__Stated goal__: For each line that holds "from", copy the line out.
/---
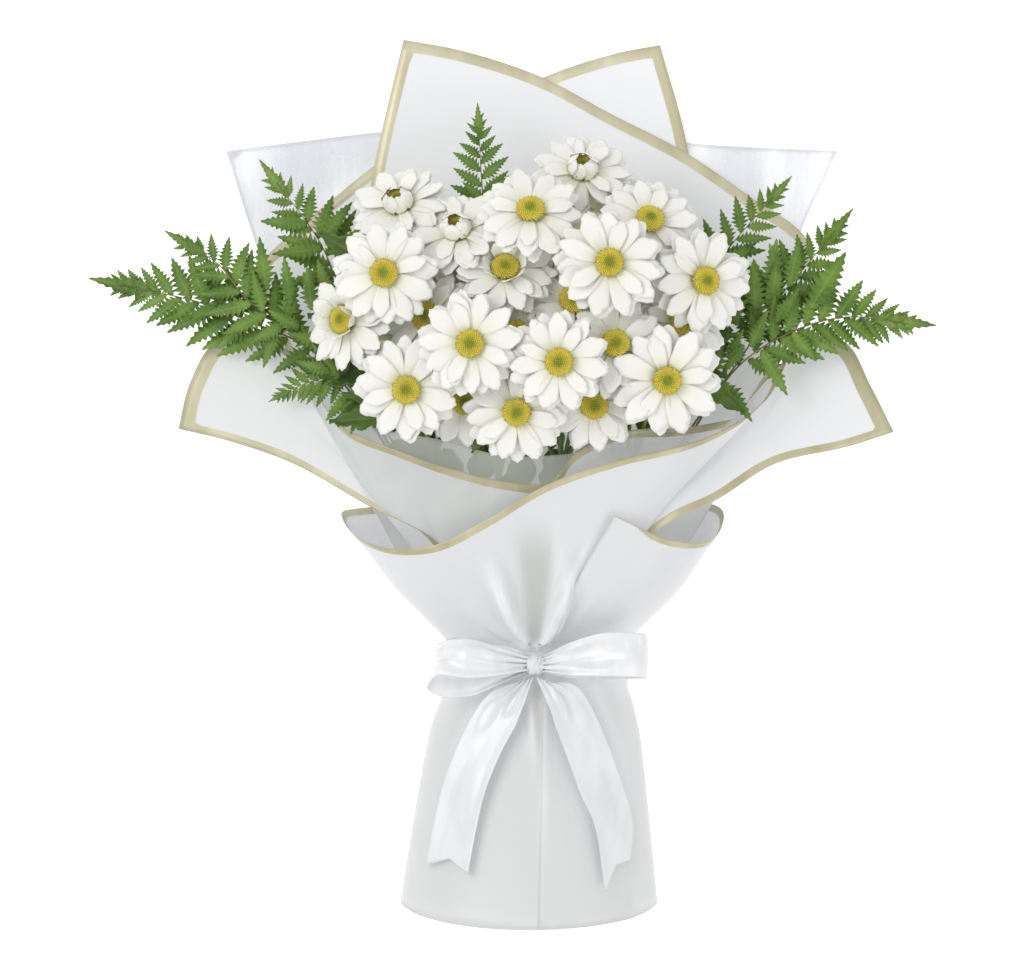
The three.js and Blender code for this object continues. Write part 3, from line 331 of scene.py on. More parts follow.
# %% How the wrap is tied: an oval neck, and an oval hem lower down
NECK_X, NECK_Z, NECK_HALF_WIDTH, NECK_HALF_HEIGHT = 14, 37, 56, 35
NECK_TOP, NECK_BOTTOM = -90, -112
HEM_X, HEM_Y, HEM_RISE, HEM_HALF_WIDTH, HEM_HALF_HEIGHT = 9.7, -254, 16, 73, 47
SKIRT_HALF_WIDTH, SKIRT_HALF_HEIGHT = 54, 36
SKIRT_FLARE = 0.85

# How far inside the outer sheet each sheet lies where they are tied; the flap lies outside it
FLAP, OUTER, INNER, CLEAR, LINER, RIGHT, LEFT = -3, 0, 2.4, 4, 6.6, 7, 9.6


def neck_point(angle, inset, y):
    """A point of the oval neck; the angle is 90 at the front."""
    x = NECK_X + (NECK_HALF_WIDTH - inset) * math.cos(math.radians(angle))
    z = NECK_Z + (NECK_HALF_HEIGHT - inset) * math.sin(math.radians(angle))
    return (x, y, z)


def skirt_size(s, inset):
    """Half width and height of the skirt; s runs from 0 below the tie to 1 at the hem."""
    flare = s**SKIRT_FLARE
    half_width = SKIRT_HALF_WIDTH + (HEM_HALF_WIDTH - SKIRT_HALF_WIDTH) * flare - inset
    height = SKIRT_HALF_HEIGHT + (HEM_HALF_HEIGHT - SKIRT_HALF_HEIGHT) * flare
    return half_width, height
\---
__Solution to this exercise__:
The three.js and Blender code for this object continues. Write part 3, from line 331 of scene.py on. More parts follow.
    """Half width and height of the skirt; s runs from 0 below the tie to 1 at the hem."""